THE PROBLEM
Return the line containing "Recreate this object", the line containing "LEAD_CORNER_RADIUS = 0.45", and every line between them, exactly as they stand. Output nothing else.

**********

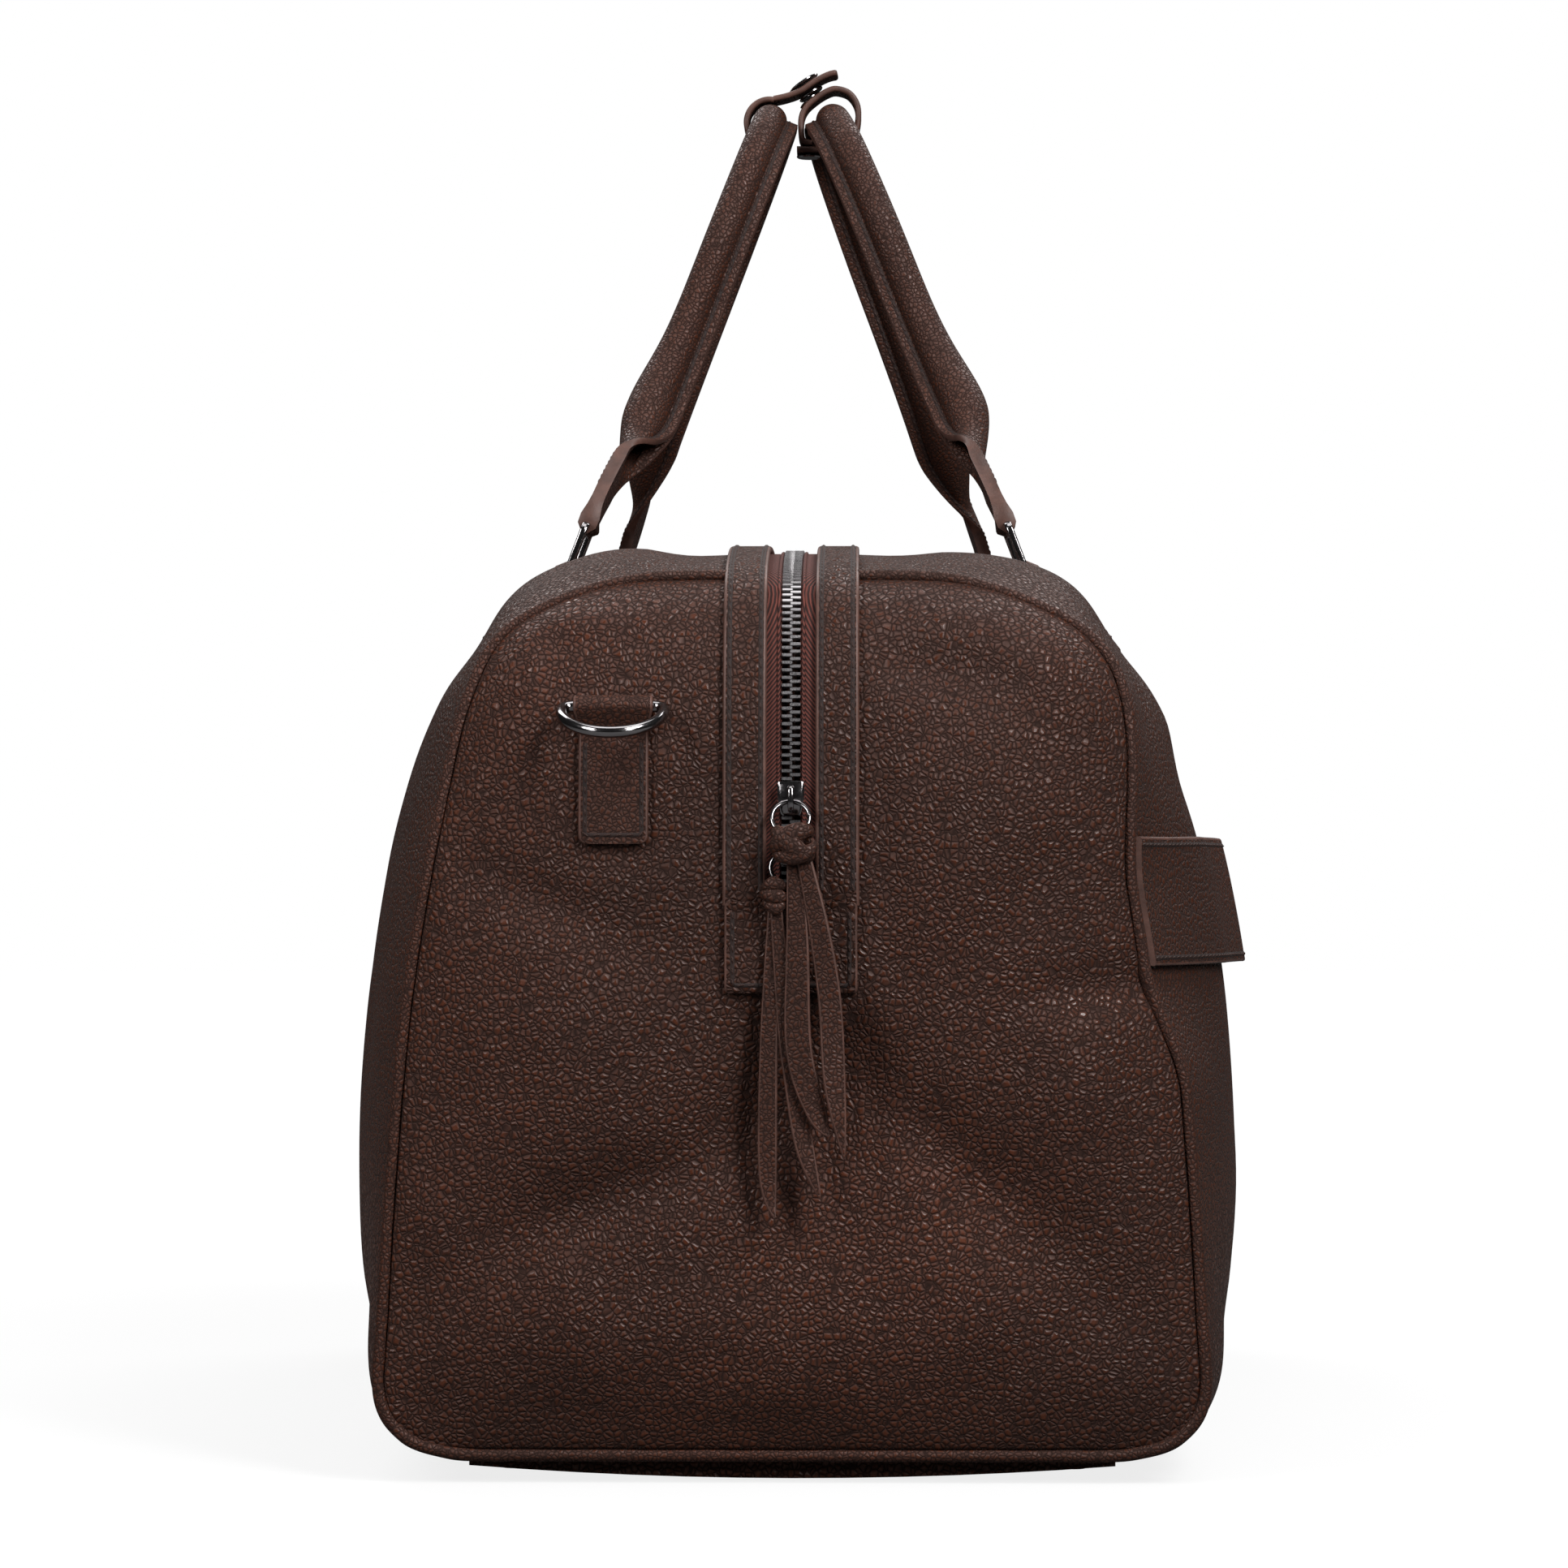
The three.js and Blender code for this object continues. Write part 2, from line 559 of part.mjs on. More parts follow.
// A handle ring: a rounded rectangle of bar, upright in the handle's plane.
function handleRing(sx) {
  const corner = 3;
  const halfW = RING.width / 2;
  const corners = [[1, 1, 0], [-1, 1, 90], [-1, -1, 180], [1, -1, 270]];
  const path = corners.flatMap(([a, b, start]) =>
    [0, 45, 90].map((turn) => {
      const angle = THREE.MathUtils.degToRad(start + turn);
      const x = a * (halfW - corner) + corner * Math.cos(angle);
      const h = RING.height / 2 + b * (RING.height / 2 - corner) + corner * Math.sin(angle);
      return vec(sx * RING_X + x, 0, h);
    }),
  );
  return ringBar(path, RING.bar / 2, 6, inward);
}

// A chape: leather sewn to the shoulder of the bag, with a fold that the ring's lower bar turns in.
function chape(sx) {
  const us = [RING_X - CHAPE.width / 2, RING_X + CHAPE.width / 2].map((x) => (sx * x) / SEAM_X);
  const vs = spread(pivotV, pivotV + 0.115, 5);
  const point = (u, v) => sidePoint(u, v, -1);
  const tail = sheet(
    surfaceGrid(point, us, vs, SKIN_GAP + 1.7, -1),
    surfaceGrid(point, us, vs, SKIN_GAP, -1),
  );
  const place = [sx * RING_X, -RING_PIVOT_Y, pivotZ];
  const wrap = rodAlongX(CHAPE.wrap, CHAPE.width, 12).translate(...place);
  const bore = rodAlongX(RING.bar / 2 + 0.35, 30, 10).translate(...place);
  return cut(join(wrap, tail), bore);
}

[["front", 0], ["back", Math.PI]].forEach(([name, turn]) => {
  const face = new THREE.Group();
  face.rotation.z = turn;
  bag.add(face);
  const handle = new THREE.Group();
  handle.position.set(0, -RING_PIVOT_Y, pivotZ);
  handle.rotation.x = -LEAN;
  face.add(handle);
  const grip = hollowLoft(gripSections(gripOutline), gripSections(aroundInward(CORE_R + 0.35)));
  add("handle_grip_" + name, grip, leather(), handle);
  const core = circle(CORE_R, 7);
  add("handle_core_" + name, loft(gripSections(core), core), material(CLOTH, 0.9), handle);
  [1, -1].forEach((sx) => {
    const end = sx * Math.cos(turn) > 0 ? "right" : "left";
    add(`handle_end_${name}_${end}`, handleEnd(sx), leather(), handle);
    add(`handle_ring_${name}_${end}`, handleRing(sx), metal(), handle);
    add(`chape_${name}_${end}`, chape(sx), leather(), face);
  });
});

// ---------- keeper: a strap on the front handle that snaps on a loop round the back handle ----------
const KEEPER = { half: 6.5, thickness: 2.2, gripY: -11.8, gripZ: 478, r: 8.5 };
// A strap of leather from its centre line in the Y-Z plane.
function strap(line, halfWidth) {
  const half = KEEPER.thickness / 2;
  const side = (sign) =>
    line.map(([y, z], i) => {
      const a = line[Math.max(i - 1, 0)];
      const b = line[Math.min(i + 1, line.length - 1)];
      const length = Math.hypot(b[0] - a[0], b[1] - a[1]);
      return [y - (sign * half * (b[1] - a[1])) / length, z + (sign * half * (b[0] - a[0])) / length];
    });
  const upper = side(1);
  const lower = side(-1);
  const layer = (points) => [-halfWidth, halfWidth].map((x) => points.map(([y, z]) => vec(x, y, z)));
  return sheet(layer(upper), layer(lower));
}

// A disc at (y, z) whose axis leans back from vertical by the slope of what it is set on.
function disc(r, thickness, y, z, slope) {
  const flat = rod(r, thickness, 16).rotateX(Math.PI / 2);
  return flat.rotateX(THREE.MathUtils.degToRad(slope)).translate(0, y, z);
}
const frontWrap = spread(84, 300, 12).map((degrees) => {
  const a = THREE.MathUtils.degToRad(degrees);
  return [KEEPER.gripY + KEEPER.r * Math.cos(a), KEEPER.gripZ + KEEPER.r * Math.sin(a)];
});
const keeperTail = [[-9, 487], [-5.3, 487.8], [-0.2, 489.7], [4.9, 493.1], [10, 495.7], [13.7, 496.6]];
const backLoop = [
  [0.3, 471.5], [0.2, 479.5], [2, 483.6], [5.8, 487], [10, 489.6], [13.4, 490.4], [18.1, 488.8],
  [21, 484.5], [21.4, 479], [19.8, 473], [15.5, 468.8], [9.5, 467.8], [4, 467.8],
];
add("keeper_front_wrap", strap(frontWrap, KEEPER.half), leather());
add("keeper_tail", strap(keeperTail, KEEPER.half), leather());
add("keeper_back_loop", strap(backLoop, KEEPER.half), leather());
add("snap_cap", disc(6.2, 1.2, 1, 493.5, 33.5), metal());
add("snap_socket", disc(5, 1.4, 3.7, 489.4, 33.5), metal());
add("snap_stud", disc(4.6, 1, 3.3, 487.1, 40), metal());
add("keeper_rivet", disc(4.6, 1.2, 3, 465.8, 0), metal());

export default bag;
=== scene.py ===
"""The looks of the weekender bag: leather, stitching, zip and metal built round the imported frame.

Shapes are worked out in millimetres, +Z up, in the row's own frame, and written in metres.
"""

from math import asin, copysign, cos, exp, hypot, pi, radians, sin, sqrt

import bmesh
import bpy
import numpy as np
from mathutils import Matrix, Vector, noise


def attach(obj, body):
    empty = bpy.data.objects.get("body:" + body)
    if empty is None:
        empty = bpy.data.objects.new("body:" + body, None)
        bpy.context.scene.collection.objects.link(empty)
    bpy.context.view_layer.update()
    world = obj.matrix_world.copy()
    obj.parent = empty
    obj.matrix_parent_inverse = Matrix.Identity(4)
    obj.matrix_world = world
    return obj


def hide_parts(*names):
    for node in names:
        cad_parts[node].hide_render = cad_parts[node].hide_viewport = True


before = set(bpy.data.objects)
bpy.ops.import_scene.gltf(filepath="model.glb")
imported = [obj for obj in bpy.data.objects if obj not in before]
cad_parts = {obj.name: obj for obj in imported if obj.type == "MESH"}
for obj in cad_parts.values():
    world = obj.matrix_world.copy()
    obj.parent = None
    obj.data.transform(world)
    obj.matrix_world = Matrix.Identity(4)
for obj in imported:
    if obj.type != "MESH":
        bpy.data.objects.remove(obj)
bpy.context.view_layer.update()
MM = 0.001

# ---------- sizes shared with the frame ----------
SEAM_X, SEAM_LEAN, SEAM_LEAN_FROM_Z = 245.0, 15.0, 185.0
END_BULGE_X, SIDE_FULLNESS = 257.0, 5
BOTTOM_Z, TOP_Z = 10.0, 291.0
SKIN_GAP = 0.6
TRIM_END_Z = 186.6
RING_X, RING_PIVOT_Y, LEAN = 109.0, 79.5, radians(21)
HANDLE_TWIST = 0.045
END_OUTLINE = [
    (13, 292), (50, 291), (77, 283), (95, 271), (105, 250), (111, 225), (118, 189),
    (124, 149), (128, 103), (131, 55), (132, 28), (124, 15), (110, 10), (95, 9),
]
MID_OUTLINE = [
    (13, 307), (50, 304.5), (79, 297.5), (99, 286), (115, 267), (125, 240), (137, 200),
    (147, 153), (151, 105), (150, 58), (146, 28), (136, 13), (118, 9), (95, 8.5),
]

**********

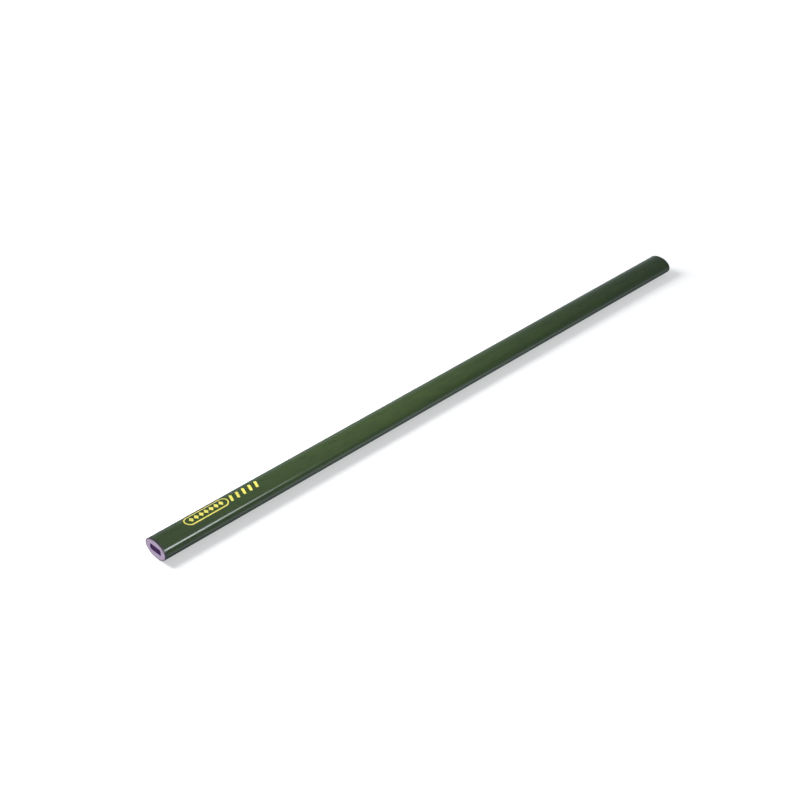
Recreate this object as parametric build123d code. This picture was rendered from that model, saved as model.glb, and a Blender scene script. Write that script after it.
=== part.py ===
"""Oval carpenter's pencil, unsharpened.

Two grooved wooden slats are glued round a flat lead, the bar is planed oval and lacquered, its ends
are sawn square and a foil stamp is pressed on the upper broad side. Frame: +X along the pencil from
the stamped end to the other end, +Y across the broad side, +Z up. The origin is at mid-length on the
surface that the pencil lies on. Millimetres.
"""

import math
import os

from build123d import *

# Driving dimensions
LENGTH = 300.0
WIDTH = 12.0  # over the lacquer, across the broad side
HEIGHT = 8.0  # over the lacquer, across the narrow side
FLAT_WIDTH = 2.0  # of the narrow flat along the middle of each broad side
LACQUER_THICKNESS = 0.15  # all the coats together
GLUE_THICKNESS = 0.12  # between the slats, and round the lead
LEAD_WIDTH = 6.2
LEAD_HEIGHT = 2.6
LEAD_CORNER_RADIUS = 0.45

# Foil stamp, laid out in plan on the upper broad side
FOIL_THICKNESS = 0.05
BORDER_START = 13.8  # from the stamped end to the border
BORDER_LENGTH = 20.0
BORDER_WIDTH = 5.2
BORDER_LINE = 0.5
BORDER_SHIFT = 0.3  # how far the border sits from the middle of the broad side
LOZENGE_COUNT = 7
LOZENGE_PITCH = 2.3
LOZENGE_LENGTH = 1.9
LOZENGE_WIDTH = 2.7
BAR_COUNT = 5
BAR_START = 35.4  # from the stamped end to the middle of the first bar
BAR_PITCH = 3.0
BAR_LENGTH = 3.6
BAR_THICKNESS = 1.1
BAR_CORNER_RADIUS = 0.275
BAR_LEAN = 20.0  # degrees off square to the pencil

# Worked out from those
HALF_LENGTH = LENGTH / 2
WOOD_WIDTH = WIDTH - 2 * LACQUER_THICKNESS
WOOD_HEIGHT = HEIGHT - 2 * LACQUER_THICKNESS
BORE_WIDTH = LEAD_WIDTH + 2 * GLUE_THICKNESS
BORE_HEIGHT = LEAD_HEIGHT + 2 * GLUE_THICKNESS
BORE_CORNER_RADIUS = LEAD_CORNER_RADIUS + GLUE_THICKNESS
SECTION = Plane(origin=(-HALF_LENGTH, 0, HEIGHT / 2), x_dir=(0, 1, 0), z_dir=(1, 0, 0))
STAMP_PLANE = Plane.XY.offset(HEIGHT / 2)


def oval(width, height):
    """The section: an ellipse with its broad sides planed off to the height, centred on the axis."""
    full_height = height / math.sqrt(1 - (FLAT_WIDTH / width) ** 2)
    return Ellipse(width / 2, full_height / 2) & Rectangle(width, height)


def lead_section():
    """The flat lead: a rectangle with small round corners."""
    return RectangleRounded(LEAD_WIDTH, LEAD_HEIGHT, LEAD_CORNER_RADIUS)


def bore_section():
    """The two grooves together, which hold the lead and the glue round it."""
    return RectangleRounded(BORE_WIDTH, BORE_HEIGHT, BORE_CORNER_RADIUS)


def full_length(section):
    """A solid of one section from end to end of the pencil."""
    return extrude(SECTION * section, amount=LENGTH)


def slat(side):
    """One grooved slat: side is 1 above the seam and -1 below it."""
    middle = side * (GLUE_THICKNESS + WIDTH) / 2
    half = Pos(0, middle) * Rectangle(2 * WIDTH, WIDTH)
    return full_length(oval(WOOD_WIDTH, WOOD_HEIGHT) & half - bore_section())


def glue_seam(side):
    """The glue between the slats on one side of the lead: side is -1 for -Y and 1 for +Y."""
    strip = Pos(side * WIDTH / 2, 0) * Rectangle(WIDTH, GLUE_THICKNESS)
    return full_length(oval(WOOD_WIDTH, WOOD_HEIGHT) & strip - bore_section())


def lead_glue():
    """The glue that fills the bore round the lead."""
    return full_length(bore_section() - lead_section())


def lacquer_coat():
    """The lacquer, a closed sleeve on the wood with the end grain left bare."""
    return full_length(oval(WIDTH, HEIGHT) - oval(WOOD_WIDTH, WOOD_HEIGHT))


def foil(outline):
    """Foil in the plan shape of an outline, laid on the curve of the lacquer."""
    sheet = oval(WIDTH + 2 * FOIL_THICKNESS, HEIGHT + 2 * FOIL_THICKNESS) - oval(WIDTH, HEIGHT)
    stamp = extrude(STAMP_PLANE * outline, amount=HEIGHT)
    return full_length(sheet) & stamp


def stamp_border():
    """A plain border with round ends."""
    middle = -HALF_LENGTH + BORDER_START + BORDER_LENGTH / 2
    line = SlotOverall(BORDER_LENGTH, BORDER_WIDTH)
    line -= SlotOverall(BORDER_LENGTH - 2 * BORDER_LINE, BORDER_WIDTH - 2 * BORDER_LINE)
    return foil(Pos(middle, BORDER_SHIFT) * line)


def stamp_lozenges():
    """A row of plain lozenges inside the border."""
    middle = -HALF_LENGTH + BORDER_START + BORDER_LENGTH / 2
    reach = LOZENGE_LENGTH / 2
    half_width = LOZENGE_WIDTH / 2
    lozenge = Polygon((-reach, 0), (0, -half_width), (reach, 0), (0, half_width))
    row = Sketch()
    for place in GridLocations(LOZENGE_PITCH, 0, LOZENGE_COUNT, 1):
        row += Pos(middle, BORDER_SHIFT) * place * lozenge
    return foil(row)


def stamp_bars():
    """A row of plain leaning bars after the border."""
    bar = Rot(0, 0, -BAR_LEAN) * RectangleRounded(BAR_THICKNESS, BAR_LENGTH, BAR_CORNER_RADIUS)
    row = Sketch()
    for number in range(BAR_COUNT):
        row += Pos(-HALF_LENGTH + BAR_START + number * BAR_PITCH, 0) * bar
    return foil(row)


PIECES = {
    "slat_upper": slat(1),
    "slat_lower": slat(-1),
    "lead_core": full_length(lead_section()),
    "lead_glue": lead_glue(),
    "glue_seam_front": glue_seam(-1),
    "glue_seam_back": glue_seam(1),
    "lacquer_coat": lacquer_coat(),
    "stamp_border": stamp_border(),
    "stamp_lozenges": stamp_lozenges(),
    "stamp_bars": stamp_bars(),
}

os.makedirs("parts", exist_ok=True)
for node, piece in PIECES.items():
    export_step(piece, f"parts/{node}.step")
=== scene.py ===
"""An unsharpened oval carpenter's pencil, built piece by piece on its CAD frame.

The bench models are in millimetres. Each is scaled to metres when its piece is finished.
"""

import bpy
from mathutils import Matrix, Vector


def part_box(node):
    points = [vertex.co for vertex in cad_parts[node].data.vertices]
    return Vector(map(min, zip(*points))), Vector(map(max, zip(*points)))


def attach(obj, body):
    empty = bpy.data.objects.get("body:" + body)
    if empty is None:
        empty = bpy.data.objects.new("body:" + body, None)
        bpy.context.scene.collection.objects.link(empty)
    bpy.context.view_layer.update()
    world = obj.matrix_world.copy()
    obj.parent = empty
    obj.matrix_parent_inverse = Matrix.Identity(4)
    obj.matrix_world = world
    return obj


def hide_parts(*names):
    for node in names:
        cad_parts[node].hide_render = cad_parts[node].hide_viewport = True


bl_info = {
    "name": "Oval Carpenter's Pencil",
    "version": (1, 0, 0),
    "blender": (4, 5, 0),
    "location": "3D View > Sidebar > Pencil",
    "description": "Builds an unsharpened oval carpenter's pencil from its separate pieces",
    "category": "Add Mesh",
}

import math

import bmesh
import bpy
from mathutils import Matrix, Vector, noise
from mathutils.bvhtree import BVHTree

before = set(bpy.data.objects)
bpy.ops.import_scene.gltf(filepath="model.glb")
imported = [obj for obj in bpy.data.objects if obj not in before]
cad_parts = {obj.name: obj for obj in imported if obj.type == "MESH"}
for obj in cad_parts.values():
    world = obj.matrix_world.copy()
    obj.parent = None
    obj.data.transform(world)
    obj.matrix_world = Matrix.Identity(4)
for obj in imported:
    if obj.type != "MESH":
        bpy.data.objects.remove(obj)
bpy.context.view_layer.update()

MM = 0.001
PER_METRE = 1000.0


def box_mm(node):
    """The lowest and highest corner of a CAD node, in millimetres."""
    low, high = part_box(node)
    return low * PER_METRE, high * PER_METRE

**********

SOLVED PROBLEM
Recreate this object as parametric build123d code. This picture was rendered from that model, saved as model.glb, and a Blender scene script. Write that script after it.
=== part.py ===
"""Oval carpenter's pencil, unsharpened.

Two grooved wooden slats are glued round a flat lead, the bar is planed oval and lacquered, its ends
are sawn square and a foil stamp is pressed on the upper broad side. Frame: +X along the pencil from
the stamped end to the other end, +Y across the broad side, +Z up. The origin is at mid-length on the
surface that the pencil lies on. Millimetres.
"""

import math
import os

from build123d import *

# Driving dimensions
LENGTH = 300.0
WIDTH = 12.0  # over the lacquer, across the broad side
HEIGHT = 8.0  # over the lacquer, across the narrow side
FLAT_WIDTH = 2.0  # of the narrow flat along the middle of each broad side
LACQUER_THICKNESS = 0.15  # all the coats together
GLUE_THICKNESS = 0.12  # between the slats, and round the lead
LEAD_WIDTH = 6.2
LEAD_HEIGHT = 2.6
LEAD_CORNER_RADIUS = 0.45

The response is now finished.